REVIEW: Science Comedian Brian Malow delivers educational humor

Staff Writer Daren Hembrador reviews the science comedian and his education act

 

By: DAREN HEMBRADOR
Staff Writer

 

The American Chemical Society and STLCC – Meramec’s Chemistry Club hosted science comedian Brian Malow on Wednesday, Feb. 25 and he performed his signature science jokes on stage in the Meramec Theater. Through his jokes, Malow enhances our way of viewing science and helps reprise the importance of a complicated and mysterious subject.

Though born in Chicago, Ill., Brian is influenced more by his childhood in Houston, Texas, and growing up reading science fiction novels from authors such as Isaac Asimov and Arthur C. Clarke. He said in one joke how he started his curiosity for science when he asked his parents why the sky was blue, and the mother said “Because I said so.”

Malow’s passion to create and write, plus his love for science — specifically physics and astronomy — prompted him to start his comedy career as he was attending the University of Texas in Austin. He said his path toward scientific comedy was a natural evolution: he himself as a comedian with a huge scientific background, was already telling scientific jokes in an early stage.

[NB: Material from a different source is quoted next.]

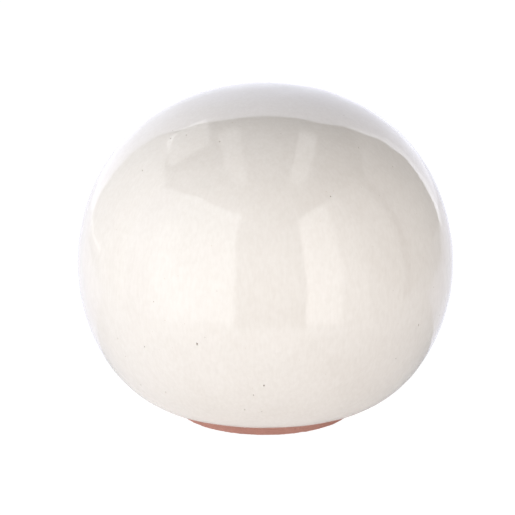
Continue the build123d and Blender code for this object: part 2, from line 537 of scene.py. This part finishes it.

After his graduation with a liberal arts degree, he expanded his career through comedy acts in San Francisco, his science videos for The New York Times and his scientific and comedic contributions to the Neil De Grasse Tyson Radio Show. He has also performed for various tech companies such as Apple, Microsoft and Google. Now residing in Raleigh, N.C., Malow works at the North Carolina Museum of Natural Science helping researchers communicate science toward a general audience and blogs for Scientific American.

Malow explained how he inspires most of his jokes through simple interactions and observations in life such as talking to a friend or reading a science article. He said that the idea of the joke flourishes as he investigates and records more on the subject at hand and gets in the zone of writing. He also explains the process as mining and sieving through ore until you find a nugget of gold. The analogy goes as well with the right audience to perform his jokes and the necessity of knowing your audience — like testing the water situation.

Malow also reiterated the importance of setting up the facts and pieces for a joke and clarifying the act in order for the audience to understand getting the idea from teaching researchers and developers how to be better communicators.

Malow’s jokes are not only hilarious, but educational as well. His jokes reiterate the importance of science and the numerous connections it has on life from relationships to art and various cultures, such as his bacteria bar jokes to his magnet joke. Not only are the jokes educational, but they strive the audience to sometimes investigate the meaning of the joke, which puts science back in the spotlight.

Malow emphasized the lack of acknowledgement for science and the importance of learning the subject. Overall, Malow’s science comedy acts helps establish the importance and appreciation of science in our daily lives.